There are too many reasons companies miss plan to list in one blog post. Some are legit; many err on the side of “excuses”. I think it is important to attribute misses to reasons over which management had some measure of control. If you can’t control it, you can’t make a change in your execution strategy that adjusts for it. All the other “reasons” are interesting, but aren’t particularly useful, with the exception of black-swan style macroeconomic shocks, which aren’t excuses but are facts of life.  To simplify, I break down reasons for missing plan into two categories – forecasting error and execution error.

Forecasting error

A budget is a forecast with a lot of moving parts. Sales productivity, unit prices, churn, cost of goods, sales and marketing expenses, headcount, compensation levels, the list goes on. I think it is a good discipline review your budget and determine which specific assumptions (if any) are at variance with actual performance. Forecasting error will show itself when there is an assumption in the budget that is at variance with actual performance, management could not have know that the forecast was wrong and the error can’t be attributed to execution error. For example, the fact that your sales reps produced 50% of the bookings per rep that you budgeted is more likely execution error than forecast error, particularly if you had good reason for setting the forecast at the chosen level. Some might argue that forecasting error isn’t within a management team’s control, to which I’d respond:

If management didn’t prepare the budget, who did?

Forecasts are entirely within management’s control.
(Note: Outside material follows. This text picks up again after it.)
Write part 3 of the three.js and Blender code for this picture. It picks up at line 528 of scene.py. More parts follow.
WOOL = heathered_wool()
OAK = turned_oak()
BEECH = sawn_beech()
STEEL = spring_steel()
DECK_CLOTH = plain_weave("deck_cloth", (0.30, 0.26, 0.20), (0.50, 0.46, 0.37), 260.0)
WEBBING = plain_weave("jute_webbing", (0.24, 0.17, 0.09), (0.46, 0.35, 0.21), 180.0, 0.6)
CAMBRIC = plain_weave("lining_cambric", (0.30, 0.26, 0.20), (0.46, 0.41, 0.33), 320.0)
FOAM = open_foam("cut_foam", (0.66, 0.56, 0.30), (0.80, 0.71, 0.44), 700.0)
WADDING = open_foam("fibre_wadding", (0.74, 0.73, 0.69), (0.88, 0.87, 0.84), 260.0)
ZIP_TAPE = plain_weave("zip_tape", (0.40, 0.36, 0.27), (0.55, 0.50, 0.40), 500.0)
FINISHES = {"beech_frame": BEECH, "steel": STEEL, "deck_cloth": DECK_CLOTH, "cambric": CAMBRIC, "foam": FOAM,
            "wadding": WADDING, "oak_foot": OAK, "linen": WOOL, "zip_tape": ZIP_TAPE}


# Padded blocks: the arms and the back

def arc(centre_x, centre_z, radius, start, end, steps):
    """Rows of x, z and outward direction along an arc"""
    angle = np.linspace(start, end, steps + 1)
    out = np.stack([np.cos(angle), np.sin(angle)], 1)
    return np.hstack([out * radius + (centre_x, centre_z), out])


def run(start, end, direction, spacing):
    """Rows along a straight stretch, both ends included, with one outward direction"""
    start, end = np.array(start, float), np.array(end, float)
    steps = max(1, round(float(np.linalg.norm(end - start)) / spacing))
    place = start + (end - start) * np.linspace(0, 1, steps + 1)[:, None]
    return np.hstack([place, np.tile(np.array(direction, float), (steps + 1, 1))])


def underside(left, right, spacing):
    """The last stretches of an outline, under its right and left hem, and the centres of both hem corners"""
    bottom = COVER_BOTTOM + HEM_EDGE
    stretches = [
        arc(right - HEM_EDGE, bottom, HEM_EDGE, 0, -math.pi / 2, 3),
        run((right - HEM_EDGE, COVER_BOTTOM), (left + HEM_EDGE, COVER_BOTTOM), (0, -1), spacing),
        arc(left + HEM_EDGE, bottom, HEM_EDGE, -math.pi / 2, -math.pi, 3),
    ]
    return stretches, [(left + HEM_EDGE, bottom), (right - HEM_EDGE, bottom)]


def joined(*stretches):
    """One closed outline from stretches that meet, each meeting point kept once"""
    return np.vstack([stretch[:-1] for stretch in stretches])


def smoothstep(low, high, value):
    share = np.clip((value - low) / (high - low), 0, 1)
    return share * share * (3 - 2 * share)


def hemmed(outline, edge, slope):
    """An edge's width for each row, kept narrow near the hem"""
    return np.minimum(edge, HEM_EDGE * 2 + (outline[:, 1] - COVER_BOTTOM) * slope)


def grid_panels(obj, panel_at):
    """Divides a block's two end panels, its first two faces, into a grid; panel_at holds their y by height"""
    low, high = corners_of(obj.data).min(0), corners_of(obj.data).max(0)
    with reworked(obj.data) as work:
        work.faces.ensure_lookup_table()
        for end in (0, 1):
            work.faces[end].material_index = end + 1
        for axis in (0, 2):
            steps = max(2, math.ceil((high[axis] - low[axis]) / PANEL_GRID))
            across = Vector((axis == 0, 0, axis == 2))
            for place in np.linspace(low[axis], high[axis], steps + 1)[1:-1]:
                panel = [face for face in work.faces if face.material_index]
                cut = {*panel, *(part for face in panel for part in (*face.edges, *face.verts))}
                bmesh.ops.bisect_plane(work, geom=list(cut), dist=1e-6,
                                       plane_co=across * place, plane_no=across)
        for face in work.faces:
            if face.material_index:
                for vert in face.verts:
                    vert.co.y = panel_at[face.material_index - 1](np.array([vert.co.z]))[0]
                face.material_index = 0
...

No-one knows more about the assumptions that go into building a budget than the management team that is steeped in the business. That said, a company’s performance against a budget may be affected by factors beyond management’s control, however, that type of miss is probably a different type of error. Forecasting error will happen at a higher rate in earlier stage businesses or businesses where a new management team has been brought in. In both cases, the process of developing the drivers for a forecast/budget may not have the benefit of significant historical data. In the absence of historical data, forecasting is a process of making informed guesses, many of which may turn out to be wrong.
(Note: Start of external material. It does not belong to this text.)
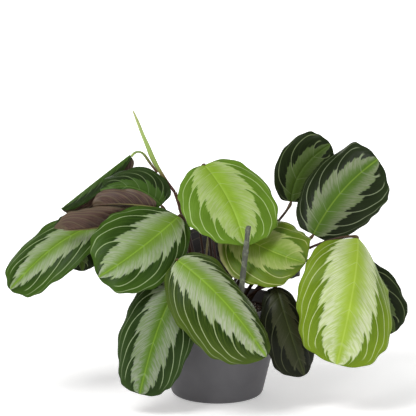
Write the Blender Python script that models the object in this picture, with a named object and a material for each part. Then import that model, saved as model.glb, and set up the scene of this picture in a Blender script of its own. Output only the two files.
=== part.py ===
"""A potted prayer plant: a tapered plastic grow pot, its potting mix, a cane stake, and a clump of leaves.

Metres, +Z up. The origin is the middle of the pot's foot, on the surface that the pot stands on. The front of
the plant faces -Y. Driving dimensions are in millimetres.
"""

import math
from collections import namedtuple

import bmesh
import bpy
import numpy as np
from mathutils import Vector

MM = 0.001
GAP = 0.3  # clearance kept wherever two pieces touch

# Grow pot
POT_HEIGHT = 92.0
POT_FOOT_RADIUS = 44.0  # where the side wall would meet the ground
POT_TOP_RADIUS = 66.0
POT_WALL = 1.6
FOOT_ROUND = 5.0
RIM_WIDTH = 2.6  # how far the rim stands out from the wall
RIM_DEPTH = 8.0
DRAIN_COUNT = 8
DRAIN_RADIUS = 4.0
DRAIN_CIRCLE = 30.0
POT_STEPS = 48

# Potting mix
MIX_TOP = 82.0
MIX_STEPS = 32

# Stake: a short split cane that leans to the right
STAKE_FOOT = (19.0, -49.2, MIX_TOP + GAP)
STAKE_TOP = (28.5, -50.4, 173.0)
STAKE_WIDTH = (6.0, 4.6)  # at its foot and at its top
STAKE_THICKNESS = 3.2
STAKE_KNOT = 0.72  # share of its height where the cane's knot stands proud

# Leaf blades
BLADE_THICKNESS = 0.8
BLADE_ROWS = 9  # cross rows between the two ends
BLADE_HALF_COLUMNS = 4

# Leaf stalks
STALK_FOOT_RADIUS = 2.1
STALK_RADIUS = 1.3
STALK_JOINT_RADIUS = 1.8  # the swollen joint under each blade
STALK_JOINT_LENGTH = 9.0
STALK_POINTS = 10
STALK_LEAN = 0.25  # how far each stalk leans towards its blade while it rises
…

Forecasting error also occurs when a management team “misses” a plan to the upside. This type of forecasting error is forgivable, but is equally important to correct over time.

Execution error

The alternative to forecasting error is execution error. By default, no matter the stage of your business, you should suspect execution error before forecasting error for any miss, unless you can prove to yourself beyond a shadow of a doubt that you executed well. Execution error takes many forms, all of which require corrective action. Where execution error is present, it is critical for a management team to be honest with themselves and to take corrective action. 

Differentiating between forecasting error and execution error?

You know it is forecasting error if:

  • There was little to no historical data to back up an assumption in the forecast;
  • You made efforts during the year to improve performance against the assumption, but without success; and
  • The miss can’t be attributed to execution error.

You know it is execution error if:

  • There was good historical data or sound reasoning to back up the assumption in the forecast, but you missed anyway;
  • Efforts to improve performance against the assumption had a positive impact during the year, execution improvements made an impact; and
  • Team members responsible for performance against the assumption are viewed as under-performing.

Is one worse than the other?

For me the answer is yes. I’m much more forgiving of forecasting error than I am execution error. The caveat being that, over time, management teams should be able to increase their forecasting accuracy (reduce forecasting error) with the accumulation of experience, knowledge and data about the dynamics of their company. Management teams that are unable to close the gap between forecast performance and actual performance over time aren’t learning and forecasting error and execution error become indistinguishable.